Italia, abbiamo un problema: pagare le pensioni

La natalità crolla e l’età media della popolazione italiana cresce inesorabilmente. Siamo i secondi più vecchi al mondo dopo il Giappone. E la previdenza sociale potrebbe andare in tilt.

Roma – La spesa per le pensioni, in Italia, è giunta a livelli tali che si rischia di non riuscire a pagarle. Questo è un triplice problema, nel senso che è legato al lavoro e alla modesta natalità. Da un recente studio a cura della CGIA (Confederazione Generale Italiana dell’Artigianato) si evince che il nostro Paese è costituito più da pensionati che da lavoratori. Non si tratta di fare facili allarmismi, ma il Belpaese ha un grosso problema che va affrontato.

Il nostro sistema pensionistico si basa sul metodo contributivo. Ovverosia, i lavoratori oggi pagano i contributi previdenziali per garantire gli assegni pensionistici erogati dall’Inps. Nel computo sono compresi anche le coperture delle cosiddette “baby pensioni”, quelle versate a persone sui 40 anni d’età e calcolate con metodi più favorevoli rispetto all’attuale. La legge fu emanata nel 1973 dall’allora governo democristiano presieduto Da Mariano Rumor ed è restata in vigore fino al 1992. Se ne sono avvantaggiati i dipendenti pubblici andati in pensione dopo 20 o 25 anni di contributi o dopo 14 anni e 6 mesi e un giorno di servizio utili per le donne sposate con figli.

Il numero di pensionati ha superato quello dei lavoratori.

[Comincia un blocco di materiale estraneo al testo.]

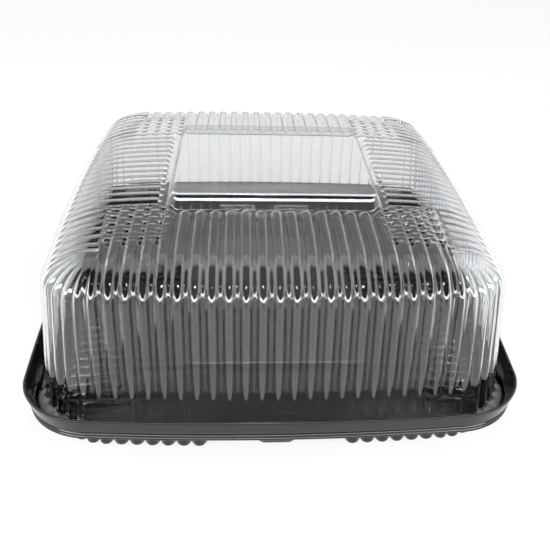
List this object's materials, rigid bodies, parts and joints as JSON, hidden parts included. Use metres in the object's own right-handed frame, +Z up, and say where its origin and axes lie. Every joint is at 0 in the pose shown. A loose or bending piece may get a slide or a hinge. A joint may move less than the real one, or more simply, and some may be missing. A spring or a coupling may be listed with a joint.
{
  "type": "cake container",
  "caption": "Rectangular cake container: a black fluted tray with a flared rim, under a clear fluted dome lid with a raised plain panel that lifts straight off.",
  "frame": {"origin": "on the surface that the tray stands on, under the middle of the tray", "axes": "+Z up, +Y along the longer side, +X along the shorter side; the pictured front faces -Y"},
  "size_m": [0.2854, 0.3152, 0.1154],
  "materials": {
    "black_plastic": "glossy black thermoformed PET sheet",
    "clear_plastic": "clear glossy thermoformed PET sheet"
  },
  "bodies": {
    "base": {"base_tray": "black_plastic"},
    "lid": {"dome_lid": "clear_plastic"}
  },
  "joints": [
    {"name": "lid_lift", "type": "slide", "parent": "base", "child": "lid", "axis": [0, 0, 1], "range_m": [0, 0.13]}
  ]
}
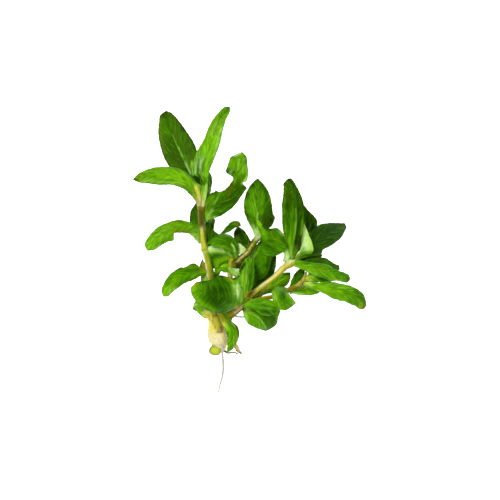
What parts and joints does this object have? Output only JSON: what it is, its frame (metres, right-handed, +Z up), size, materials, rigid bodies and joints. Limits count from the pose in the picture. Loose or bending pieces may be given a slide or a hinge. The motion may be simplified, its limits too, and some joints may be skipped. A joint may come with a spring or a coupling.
{
  "type": "staurogyne sprig",
  "caption": "Cut sprig of a bushy water plant lying on its side, with leafy shoots rising from a short pale rootstock that ends in thin roots.",
  "frame": {"origin": "on the surface that the sprig lies on, under the middle of its outline", "axes": "+Y from the root tip to the tip of the tallest leaf, +X to the right as seen from above, +Z up"},
  "size_m": [0.0927, 0.1138, 0.0233],
  "materials": {
    "leaf_dark": "satin deep green leaf",
    "leaf_mid": "satin mid green leaf",
    "leaf_bright": "satin yellow-green leaf",
    "leaf_pale": "satin pale green leaf",
    "stem_green": "satin yellow-green stem",
    "stem_straw": "satin straw-coloured stem",
    "stem_brown": "rough brown stem",
    "rootstock": "moist cream rootstock",
    "root": "moist whitish root"
  },
  "bodies": {
    "root": {"main_stem": "stem_green", "side_stem_low": "stem_straw", "side_stem_stub": "stem_brown", "side_stem_top": "stem_brown", "right_stem_low": "stem_brown", "right_stem_top": "stem_straw", "small_stem": "stem_brown", "rootstock": "rootstock", "long_root": "root", "rootlet_right": "root", "rootlet_low": "root", "rootlet_stem": "root", "top_leaf_back": "leaf_dark", "top_leaf_tall": "leaf_bright", "top_leaf_left": "leaf_bright", "top_bud_leaf": "leaf_dark", "top_leaf_sliver": "leaf_dark", "bitten_leaf_right": "leaf_mid", "stem_leaf_behind": "leaf_dark", "bitten_leaf_left": "leaf_bright", "node_leaf_dark": "leaf_dark", "node_leaf_underside": "leaf_pale", "node_leaf_narrow": "leaf_mid", "low_leaf_right": "leaf_mid", "low_leaf_left": "leaf_mid", "low_leaf_behind": "leaf_dark", "low_leaf_drooping": "leaf_pale", "round_leaf": "leaf_dark", "foot_leaf_left": "leaf_bright", "foot_leaf_right": "leaf_bright", "hanging_leaf_small": "leaf_pale", "upright_leaf": "leaf_bright", "broad_leaf_behind": "leaf_dark", "lower_leaf_front": "leaf_bright", "lower_leaf_large": "leaf_mid", "leaf_under_stem": "leaf_mid", "oval_leaf": "leaf_mid", "crossing_leaf": "leaf_mid", "hanging_leaf_middle": "leaf_mid", "side_leaf_dark": "leaf_dark", "side_leaf_pale": "leaf_pale", "arching_leaf": "leaf_mid", "stub_leaf_pale": "leaf_pale", "spear_leaf": "leaf_dark", "right_leaf_behind": "leaf_dark", "right_leaf_pale": "leaf_pale", "right_leaf_dark": "leaf_dark", "right_leaf_lobe": "leaf_dark", "right_leaf_bright": "leaf_bright", "right_leaf_shaded": "leaf_dark", "cupped_leaf": "leaf_bright", "long_leaf_right": "leaf_bright", "small_leaf_low": "leaf_mid", "small_leaf_dark": "leaf_dark", "small_leaf_between": "leaf_mid", "small_leaf_pale": "leaf_pale"}
  },
  "joints": []
}
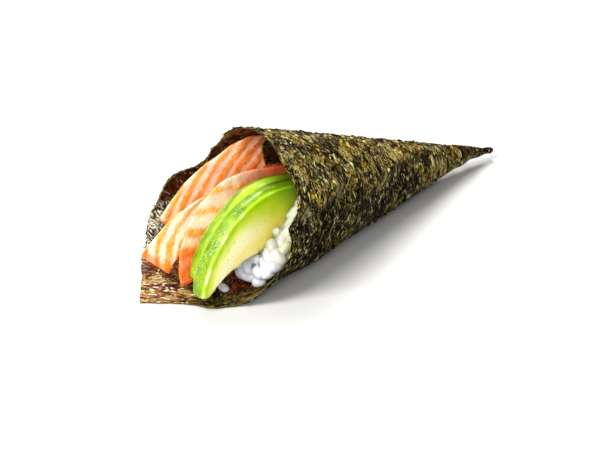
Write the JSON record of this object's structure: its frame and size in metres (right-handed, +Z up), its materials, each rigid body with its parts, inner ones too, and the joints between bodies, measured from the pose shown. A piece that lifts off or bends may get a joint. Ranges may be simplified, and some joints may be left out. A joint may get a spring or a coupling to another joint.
{
  "type": "temaki hand roll",
  "caption": "Cone-shaped sushi hand roll lying on its side: a sheet of nori rolled round rice, with slices of salmon and avocado spilling from the open mouth.",
  "frame": {"origin": "on the table under the middle of the roll's bounding box", "axes": "+X from the open mouth to the pointed tip, -Y towards the side that shows the cut faces, +Z up"},
  "size_m": [0.139, 0.049, 0.0386],
  "materials": {
    "nori": "satin",
    "rice": "satin",
    "salmon": "gloss",
    "avocado": "satin"
  },
  "bodies": {
    "root": {"nori_sheet": "nori", "rice": "rice", "avocado_slice_1": "avocado", "avocado_slice_2": "avocado", "salmon_slice_1": "salmon", "salmon_slice_2": "salmon", "salmon_slice_3": "salmon"}
  },
  "joints": []
}
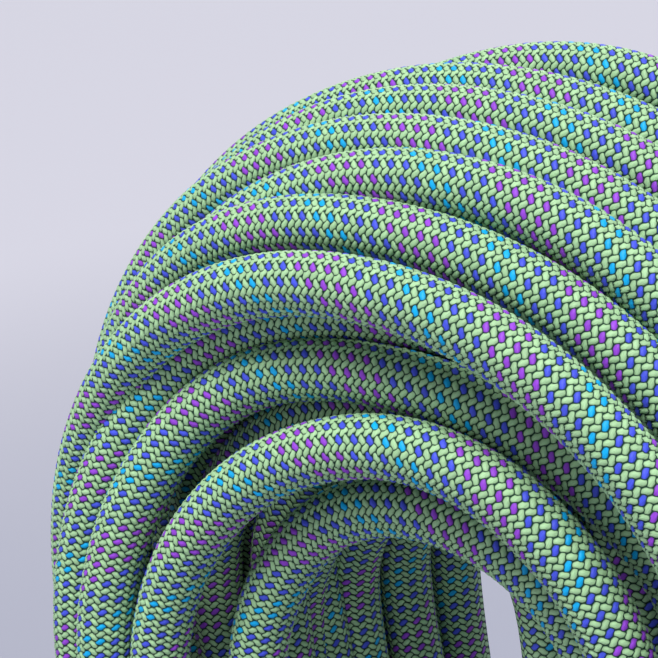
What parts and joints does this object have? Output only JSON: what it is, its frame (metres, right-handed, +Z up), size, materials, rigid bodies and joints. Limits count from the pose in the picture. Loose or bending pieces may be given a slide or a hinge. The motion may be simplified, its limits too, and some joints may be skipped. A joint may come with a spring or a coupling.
{
  "type": "dynamic climbing rope",
  "caption": "Kernmantle climbing rope laid in long turns and bound at the waist with its own end, standing as an upright hank with two sleeved ends hanging below the binding.",
  "frame": {"origin": "middle of the footprint, on the surface that the hank stands on", "axes": "+Z up along the hank, +Y along the eyes of the turns, +X across both legs of the hank"},
  "size_m": [0.176, 0.1174, 0.5099],
  "materials": {
    "braided_sheath": "woven polyamide, light green with blue, purple and cyan tracer yarns, satin",
    "core_yarn": "twisted white polyamide yarn",
    "fused_nylon": "heat-cut polyamide, slightly glossy",
    "shrink_sleeve": "black shrink tube, satin",
    "tracer_film": "thin film"
  },
  "bodies": {
    "root": {"rope_hank": "braided_sheath", "binding_wraps": "braided_sheath", "front_end_sheath": "braided_sheath", "front_end_tip": "fused_nylon", "front_end_sleeve": "shrink_sleeve", "back_end_sheath": "braided_sheath", "back_end_tip": "fused_nylon", "back_end_sleeve": "shrink_sleeve", "core_strand_01": "core_yarn", "core_strand_02": "core_yarn", "core_strand_03": "core_yarn", "core_strand_04": "core_yarn", "core_strand_05": "core_yarn", "core_strand_06": "core_yarn", "core_strand_07": "core_yarn", "core_strand_08": "core_yarn", "core_strand_09": "core_yarn", "core_strand_10": "core_yarn", "core_strand_11": "core_yarn", "core_strand_12": "core_yarn", "tracer_tape": "tracer_film"}
  },
  "joints": []
}
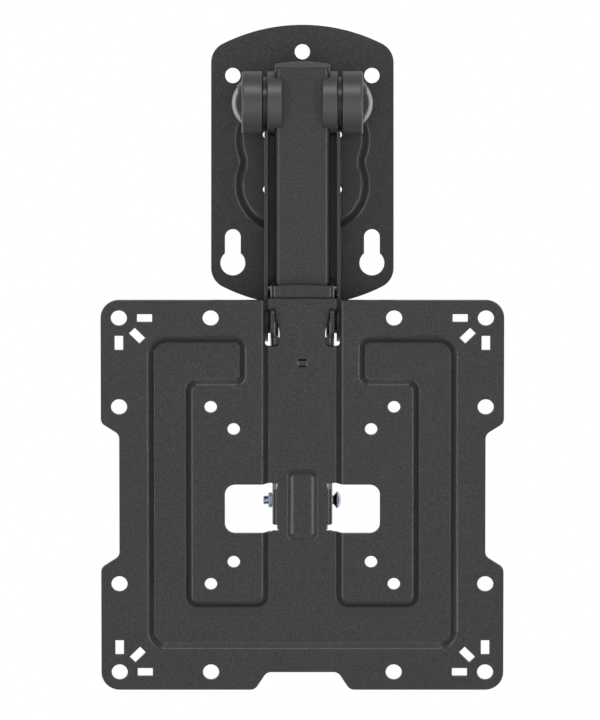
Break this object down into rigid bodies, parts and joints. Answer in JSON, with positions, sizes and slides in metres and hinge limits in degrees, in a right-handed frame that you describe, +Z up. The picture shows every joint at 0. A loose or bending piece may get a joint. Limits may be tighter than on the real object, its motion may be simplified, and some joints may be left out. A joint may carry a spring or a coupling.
{
  "type": "tv ceiling mount",
  "caption": "Folding ceiling mount for a television: a swivelling ceiling plate, a folding arm and a tilting pressed plate with the standard hole patterns.",
  "frame": {"origin": "on the ceiling plane, midway between the two side screw holes of the ceiling plate", "axes": "+Z up into the ceiling; the folded arm points towards -Y; X across, along both the folding and the tilting axis"},
  "size_m": [0.22, 0.3644, 0.0616],
  "materials": {
    "black_steel": "fine-textured black powder coat",
    "black_plastic": "satin moulded plastic",
    "cap_plastic": "smooth glossy plastic",
    "nylon": "plain black nylon",
    "blue_zinc": "bluish zinc plating",
    "dark_hardware": "black oxide"
  },
  "bodies": {
    "ceiling_part": {"ceiling_plate": "black_steel", "swivel_bolt": "dark_hardware", "swivel_glide": "nylon", "swivel_friction": "nylon", "swivel_washer": "dark_hardware", "swivel_nut": "dark_hardware"},
    "yoke": {"swivel_yoke": "black_steel", "outer_cover_left": "black_plastic", "outer_cover_right": "black_plastic", "end_cap_left": "cap_plastic", "end_cap_right": "cap_plastic"},
    "arm": {"arm_channel": "black_steel", "arm_cover": "black_steel", "arm_end_plug": "black_plastic", "inner_cover_left": "black_plastic", "inner_cover_right": "black_plastic", "hinge_bolt_left": "dark_hardware", "hinge_bolt_right": "dark_hardware", "hinge_nut_left": "dark_hardware", "hinge_nut_right": "dark_hardware", "hinge_spacer_left": "dark_hardware", "hinge_spacer_right": "dark_hardware", "hinge_friction_left": "nylon", "hinge_friction_right": "nylon", "hinge_washer_left": "dark_hardware", "hinge_washer_right": "dark_hardware", "tilt_bolt": "dark_hardware", "tilt_nut": "dark_hardware", "tilt_washer_left": "dark_hardware", "tilt_washer_right": "dark_hardware", "tilt_friction_left": "nylon", "tilt_friction_right": "nylon", "tilt_spacer": "dark_hardware", "limit_pin": "dark_hardware"},
    "head": {"head_bracket": "black_steel", "vesa_plate": "black_steel", "lock_bolt": "blue_zinc", "lock_nut": "blue_zinc"}
  },
  "joints": [
    {"name": "swivel", "type": "hinge", "parent": "ceiling_part", "child": "yoke", "pos_m": [0, -0.0475, 0], "axis": [0, 0, 1], "range_deg": [-45, 45]},
    {"name": "arm_hinge", "type": "hinge", "parent": "yoke", "child": "arm", "pos_m": [0, -0.0156, -0.04], "axis": [1, 0, 0], "range_deg": [0, 90]},
    {"name": "tilt", "type": "hinge", "parent": "arm", "child": "head", "pos_m": [0, -0.1313, -0.04], "axis": [1, 0, 0], "range_deg": [0, 14.5]}
  ]
}
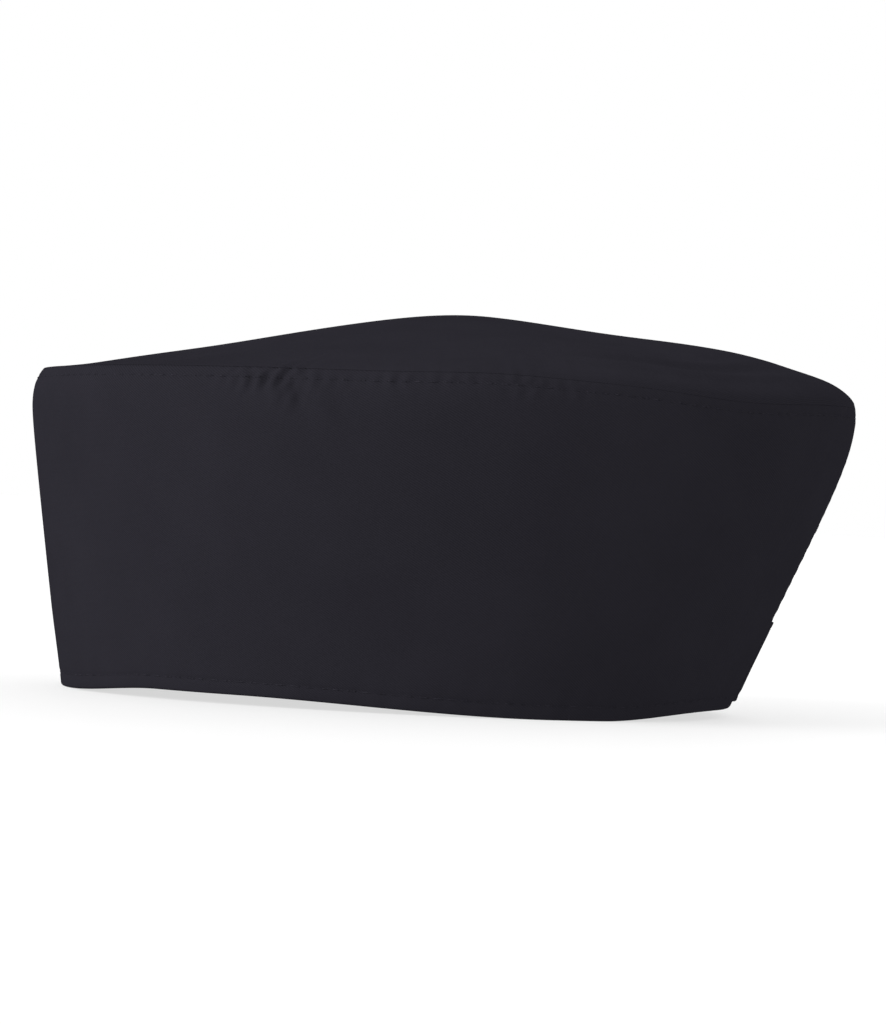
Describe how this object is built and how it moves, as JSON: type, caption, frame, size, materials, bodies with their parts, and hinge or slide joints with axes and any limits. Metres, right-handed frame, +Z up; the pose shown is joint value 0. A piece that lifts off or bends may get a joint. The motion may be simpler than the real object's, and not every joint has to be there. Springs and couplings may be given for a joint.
{
  "type": "chef toque",
  "caption": "Low soft chef's toque in dark twill: flared lined side band, soft domed crown, sweatband and a touch-and-close strap across a vent slit at the back.",
  "frame": {"origin": "centre of the hat's bounding box in plan, on the plane that the hem rests on", "axes": "+Z up from the hem to the crown; the wearer faces -Y and +X is the wearer's left; the vent slit and strap are at +Y"},
  "size_m": [0.2146, 0.2496, 0.1177],
  "materials": {
    "outer_twill": "matt polyester-cotton twill, very dark charcoal",
    "lining_twill": "matt twill, the same cloth as the outside",
    "interlining": "stiff non-woven interlining, off-white",
    "sweatband_cotton": "soft brushed cotton, black",
    "binding_tape": "woven cotton tape, black",
    "thread": "polyester sewing thread, charcoal",
    "loop_pile": "brushed loop tape, black",
    "hook_tape": "moulded hook tape, black",
    "label_satin": "woven satin label, white, unprinted"
  },
  "bodies": {
    "hat": {"crown_panel": "outer_twill", "outer_band": "outer_twill", "band_interlining": "interlining", "band_facing": "lining_twill", "sweatband": "sweatband_cotton", "crown_seam_binding": "binding_tape", "crown_topstitch": "thread", "hem_topstitch": "thread", "sweatband_stitch": "thread", "binding_stitch": "thread", "back_seam_topstitch": "thread", "slit_topstitch": "thread", "slit_bartack": "thread", "strap_bartacks": "thread", "loop_tape": "loop_pile", "loop_tape_stitch": "thread"},
    "strap": {"strap_outer": "outer_twill", "strap_facing": "lining_twill", "hook_tape": "hook_tape", "strap_edge_stitch": "thread", "hook_tape_stitch": "thread"},
    "care_label": {"care_label": "label_satin", "size_label": "label_satin", "label_stitch": "thread"}
  },
  "joints": [
    {"name": "strap_peel", "type": "hinge", "parent": "hat", "child": "strap", "pos_m": [0.00253, 0.09629, 0.015], "axis": [0.0325, -0.3846, -0.9225], "range_deg": [0, 110]},
    {"name": "label_flip", "type": "hinge", "parent": "hat", "child": "care_label", "pos_m": [-0.04413, 0.10841, 0.0818], "axis": [-0.8764, -0.4816, 0], "range_deg": [0, 70]}
  ]
}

Una vergogna che, pare, condividiamo con la Grecia, che, infatti, è fallita. Se tra lavoratori e pensionati ci fosse parità numerica, il problema non si porrebbe. Ma purtroppo, come ha specificato la CGIA: “A livello nazionale il numero delle pensioni erogate agli italiani (pari a 22,759 milioni di assegni) ha superato la platea costituita dai lavoratori autonomi e dai dipendenti occupati nelle fabbriche, negli uffici e nei negozi (22,554 milioni di addetti)”. La situazione è squilibrata soprattutto al Sud, dove in 4 regioni: Campania, Calabria, Puglia e Sicilia, i lavoratori sono in numero inferiore rispetto ai pensionati. Inoltre, a livello generale tra il 2014 e il 2022 la popolazione in età di lavoro è diminuita del 2,3%, pari a oltre 1,36 milioni di unità.

Uno dei fattori che produce questo divario è la denatalità, che sta seguendo una linea decrescente da almeno 30 anni. Un sistema siffatto, senza interventi di riequilibrio, ha i giorni contati. Inoltre, la criticità non sono solo le pensioni, ma anche altre uscite a carico dell’Erario. Ad esempio le attività di cura e assistenza alle persone, che con una popolazione sempre più anziana, non farebbero che pesare ancora di più sulle esangui casse dello Stato. Gli unici settori a beneficiare di una società di “vecchi” sarebbero il mercato immobiliare, della moda e del settore ricettivo. Senza dimenticare l’industria farmaceutica che con una popolazione in età avanzata ha bisogno sempre di più di farmaci e cure, avrà dei fatturati da capogiro. Lavoro e pensioni sono due categorie che vanno di pari passo. Con l’invecchiamento della popolazione e denatalità, c’è sempre meno forza lavoro giovanile specializzata a causa di una rigidità del sistema formativo e professionale che si adegua con fatica alle nuove esigenze di mercato.

Il tasso di natalità delle regioni italiane nel 2022.

Per porre rimedio e dare una svolta in controtendenza, gli esperti suggeriscono una serie di interventi. Tra cui: il potenziamento delle politiche per favorire la crescita demografica, come aiuti concreti alle giovani mamme, ai minori, alle famiglie; appoggiare la partecipazione femminile al mercato del lavoro, innalzamento del livello di istruzione della forza lavoro che in Italia è tra i più bassi dell’Unione europea. Allungare la vita lavorativa, almeno per quelle categorie che svolgono attività intellettuale e impiegatizia. In una sola parola, c’è bisogno di un “welfare state” all’altezza degli ardui compiti da espletare. Non pare che le ultime decisioni governative vadano in questa direzione. Ma noi restiamo fiduciosi!